Now Brazil is the highlight. And it is not a surprise, they are also a winning machine in football. Germany got the second place (this also is not a surprise).

Another interesting thing to appreciate is the offensive of Hungary! For all of the young people, you must know that in other times they were a true fear for every other nation in football.

And yes, Italy is another highlight, they invented the legendary Catenaccio. This is a very defensive way to play with a great performance as you can see!

You can also look to the Netherlands (the eternal runner-up), and my Mexico that is the “Otra vez nos quedamos sin el quinto partido”.

Overall history of the football

It is also interesting to take a more general view of history of international football. (To forget about the unsurprising performance of my team).

results %>% group_by(team) %>% summarise(p=sum(points),goals=sum(goals),against=sum(receivedGoals),matches=n()) %>% mutate(performance=p/matches,ofensive=goals/matches,defense=against/matches) %>% ggplot(aes(x=performance,y=ofensive,size=defense,color=matches,text=team)) + geom_point() + labs(title="Performance vs offensive in all matches") -> p
ggplotly(p)

And there are a lot of surprises! Maybe they are due to the lack of competitiveness, however it is noticeable that in the center are the most popular teams, also with more played matches, and it seems that competency tends to center the behavior of the parameters selected.
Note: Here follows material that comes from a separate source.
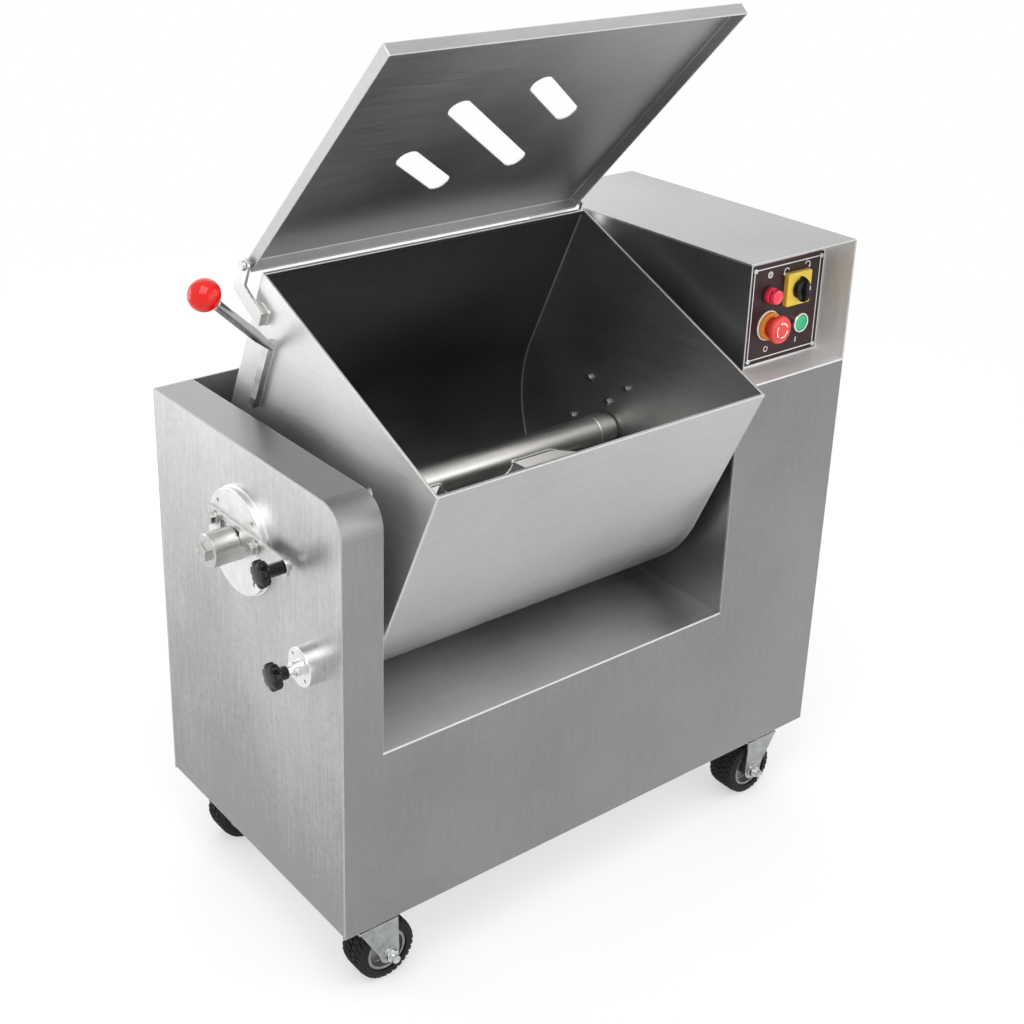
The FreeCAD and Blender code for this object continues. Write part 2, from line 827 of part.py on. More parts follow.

So, we can take a look on how defense relate to offensive:

results %>% group_by(team) %>% summarise(p=sum(points),goals=sum(goals),against=sum(receivedGoals),matches=n()) %>% mutate(performance=p/matches,ofensive=goals/matches,defense=against/matches) %>% ggplot(aes(color=performance,x=ofensive,y=defense,text=paste(team,matches,sep="\n"))) + geom_point() + labs(title="Defense vs offensive in all matches") -> p
ggplotly(p)

Maybe we can construct a ML tool to classify teams according to the performance. There is a pattern, however there is also a lot of noise due to not so professional matches in this dataset.